La danza de Eros y Tánathos ha hecho correr, entre otras cosas, ríos de tinta. Pero en los argumentos literarios ofrece unas prestaciones impagables. Para tensar una historia, para recobrar el estremecimiento ante el gastado asunto de  alguien que ama, o de alguien que muere, no hay nada como hacer que las vibraciones de uno y otro entren en dramática colisión. Es una modalidad radical del climax y anticlímax. La luz se hace más aguda y la oscuridad más grave. Las fuerzas en juego impulsan a los participantes hacia sitios más ardientes que los reconocidos por el sentido común. Todos los pervertidos conocen esa ley universal, y en todo escritor hay algo de pervertido. Probablemente el rasgo característico de Rubem Fonseca, lo que lo hace entrañable y adictivo, son sus personajes que parecen estar buscando algo más que la solución o ejecución de un buen crimen. Uno diría que éstos buscan alguna verdad detrás de los rutinarios eventos de la ilusión o del dolor, de las circunvoluciones del bien y del mal. Es especialmente memorable el sicario esteticista de El Gran Arte, que ha profundizado en la poética del cuchillo, en las posibilidades del acero afilado sobre la masa orgánica del ser humano.

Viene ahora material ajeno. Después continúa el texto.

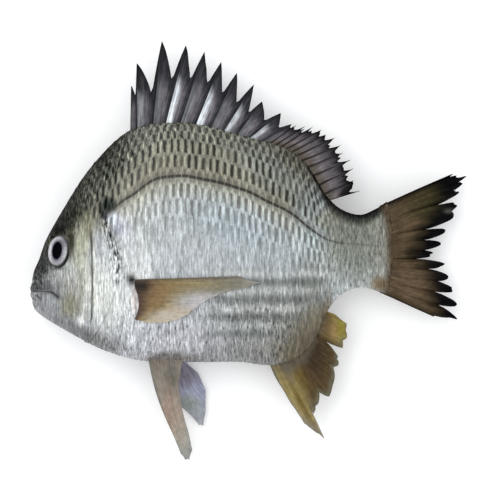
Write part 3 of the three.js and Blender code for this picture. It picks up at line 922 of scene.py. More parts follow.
# %% Nodes for sums
class Sums:
    """Builds one material's nodes, and knows those that do sums."""

    def __init__(self, name):
        self.material = bpy.data.materials.new(name)
        self.material.use_nodes = True
        self.tree = self.material.node_tree
        self.finish = self.tree.nodes["Principled BSDF"]

    def feed(self, socket, value):
        if isinstance(value, bpy.types.NodeSocket):
            self.tree.links.new(value, socket)
        else:
            socket.default_value = value

    def node(self, kind, inputs, **settings):
        made = self.tree.nodes.new("ShaderNode" + kind)
        for key, value in settings.items():
            setattr(made, key, value)
        for key, value in inputs.items():
            self.feed(made.inputs[key], value)
        return made

    def sum(self, operation, *values):
        return self.node("Math", dict(enumerate(values)), operation=operation).outputs[0]

    def times(self, *values):
        product = values[0]
        for value in values[1:]:
            product = self.sum("MULTIPLY", product, value)
        return product

    def line(self, value, slope, start):
        return self.sum("MULTIPLY_ADD", value, slope, start)

    def fade(self, value, low, high, to_low=0.0, to_high=1.0):
        ends = {0: value, 1: low, 2: high, 3: to_low, 4: to_high}
        return self.node("MapRange", ends, interpolation_type="SMOOTHSTEP").outputs[0]

    def fade_out(self, value, low, high):
        return self.fade(value, low, high, 1.0, 0.0)

    def pick(self, share, first, second):
        return self.node("Mix", {0: share, 2: first, 3: second}).outputs[0]

    def blend(self, share, first, second, how="MIX"):
        kind = dict(data_type="RGBA", blend_type=how)
        return self.node("Mix", {0: share, 6: first, 7: second}, **kind).outputs[2]


print("A sum's inputs are nodes or plain numbers")

# %% [markdown]
# Next come the nodes that read something from the piece, and those that set the
# finish. The film of water is a clear coat. The darkest tones and the edges that turn
# away hardly show it, because a wet fish seen from straight above has no bright rim.

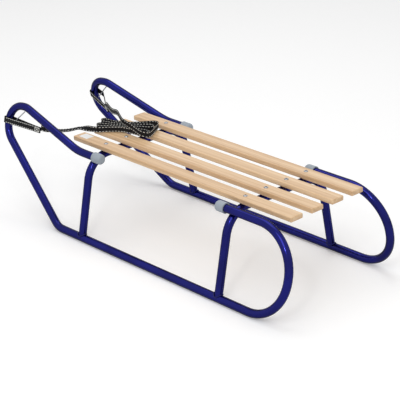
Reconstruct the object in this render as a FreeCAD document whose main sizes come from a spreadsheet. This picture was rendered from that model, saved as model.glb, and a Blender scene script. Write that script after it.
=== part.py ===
import FreeCAD, Part
import math
import os

import Sketcher

# A child's metal sled: two bent side frames of round steel tube, two arches that carry four
# wooden slats, plastic end caps, and a webbing pull strap stored folded on the seat.
# Frame of the part: +X points forward, +Y to the sled's left, +Z up. The origin is on the ground
# under the middle of the sled. Lengths are in millimetres and angles in degrees.

SIZES = {
    # steel tube
    "tube_dia": 20.0,             # outside diameter of every frame tube
    "seat_gap": 0.3,              # clearance between pieces that rest on or are welded to each other
    # side frame, drawn in its own leaning plane: x along the sled, s up the plane from the runner
    "track_width": 386.0,         # between the centre lines of the two runners
    "frame_lean": 12.6,           # the frames lean in towards the seat
    "rail_height": 208.5,         # s of the upper rails
    "front_rail_end": 134.0,      # x of the open end of the front rail
    "front_rail_corner": 226.0,   # x where the front rail turns up into the horn
    "horn_top_x": 443.0,          # upper corner of the horn
    "horn_top_s": 268.7,
    "horn_tip_x": 593.0,          # corner of the nose, outside the bend
    "horn_tip_s": 252.8,
    "runner_front_x": 265.0,      # corner where the nose tube meets the runner
    "rear_end_x": -508.3,         # centre line of the rear end
    "rear_rail_end": -272.0,      # x of the open end of the rear rail
    "rail_bend": 160.0,           # centre-line bend radii
    "horn_bend": 54.0,
    "nose_bend": 53.3,
    "runner_bend": 48.0,
    "rear_bend": 102.0,
    # arches that carry the seat
    "front_arch_x": 171.6,
    "rear_arch_x": -311.4,
    "seat_height": 232.7,         # top of the slats above the ground
    "leg_splay": 11.4,            # lean of the legs
    "leg_inset": 1.5,             # how far inside the runner's centre line a leg's axis lands
    "foot_lift": 4.0,             # end of a leg above the runner's centre line
    # slats
    "slat_width": 38.0,
    "slat_thick": 12.7,
    "slat_front_x": 276.2,
    "slat_rear_x": -470.2,
    "slat_pitch": 66.3,           # outer slat to inner slat
    "slat_pair_pitch": 67.4,      # between the two inner slats
    "slat_round": 3.0,            # rounding of the slats' edges
    # end caps
    "cap_dia": 26.0,
    "cap_length": 29.0,
    "cap_wall": 3.0,              # thickness of the closed end
    "cap_gap": 0.15,              # radial clearance between a cap's bore and the tube
    "cap_round": 8.0,             # rounding of the closed end
    # wire across the nose bend that keeps the pull strap in place
    "stay_dia": 3.0,
    "stay_offset": 25.0,          # from the centre of the nose bend
    "stay_turn": 47.0,            # direction of that offset, up from forward
    # pull strap
    "strap_width": 15.0,
    "strap_thick": 2.0,
    "loop_gap": 1.0,              # between the sewn loop and the tube or wire inside it
    "loop_height": 221.0,         # s of the loops on the nose bends
    "loop_reach": 122.0,          # from the nose tube to the end of the loop's sewn tail
    "loop_sewn": 22.0,            # length of that tail
    "lead_gap": 2.3,              # from the middle of that tail's end to the start of the free strap
    "loop_swing_left": 3.0,       # how far each tail points in towards the seat
    "loop_swing_right": 24.0,
    "bundle_x": 206.0,            # middle of the folded strap on the seat
    "bundle_y": 4.0,
    "bundle_turn": 30.0,          # the bundle's long axis, turned from the sled's
    "bundle_length": 154.0,
    "bundle_front_width": 74.0,   # the folds fan out at both ends and are pinched in the middle
    "bundle_waist": 38.0,
    "bundle_rear_width": 88.0,
    "bundle_rise": 18.0,          # top of the folds above the slats
    "bundle_air": 0.4,            # clearance under the folds
}

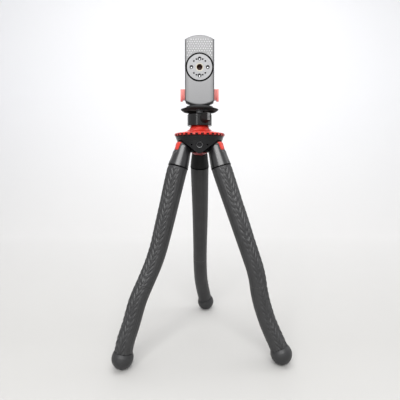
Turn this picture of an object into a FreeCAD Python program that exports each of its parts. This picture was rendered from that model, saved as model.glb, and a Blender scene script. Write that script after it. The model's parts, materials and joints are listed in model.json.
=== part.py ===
import FreeCAD, Part
import math
import os
import re
import Sketcher
from FreeCAD import Placement, Rotation, Vector

# Tabletop tripod with bendable legs, a ball head and a phone clamp. Millimetres, +Z up.
# The origin lies on the floor, on the vertical axis of the head and hub.
# The face of the clamp with the threaded disc looks towards -Y.

document = FreeCAD.newDocument("tripod")
sheet = document.addObject("Spreadsheet::Sheet", "sizes")
sheet_rows = []
nodes = []


# The size sheet and how the pieces read it

def size(name, value):
    """One driving size: its name in column A, its value with that alias in column B."""
    sheet_rows.append(name)
    line = len(sheet_rows)
    sheet.set("A%d" % line, name)
    sheet.set("B%d" % line, str(value))
    sheet.setAlias("B%d" % line, name)


def bound(expression):
    """Write an expression in size names as one that other objects can read."""
    return re.sub(r"\b([a-z][a-z_]*_[a-z_]*)\b(?!\()", r"sizes.\1", expression)


def number(expression):
    """The present value of an expression in size names."""
    return float(sheet.evalExpression(bound(expression)))


def bind(piece, **expressions):
    for attribute, expression in expressions.items():
        piece.setExpression(attribute, bound(expression))


def place(piece, corner, turn):
    """Turn a piece about its own origin and bind where that origin lies."""
    piece.Placement = Placement(Vector(0, 0, 0), turn)
    for axis, expression in zip("xyz", corner):
        if expression != "0":
            piece.setExpression("Placement.Base." + axis, bound(expression))


def node(piece, label):
    """Give a finished sub-part the name of its file."""
    piece.Label = label
    nodes.append(piece)
    return piece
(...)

O el irreductible agente Alberto Matos de Agosto, que trajina entre la miseria armado de pastillas antiácidas con la mirada en un punto más allá de lo visible. O el casi absurdo escritor de Del fondo del mundo prostituto... que se distrae de una amenaza mortal con charla ingeniosa, que sólo ilustra su frustrado afán por alguna trascendencia. 

Todos son personajes que a pesar de ser almas perdidas conservan una mística nostalgia por lo verdadero. Y esto es seguramente lo que hace de Rubem Fonseca un escritor que se diferencia de los irremediablemente desencantados personajes de la gran novela negra norteamericana. A su manera, en Fonseca resplandece la singular lujuria o  vitalidad del inmenso e inescrutable Brasil. Su ilusión y su tragedia.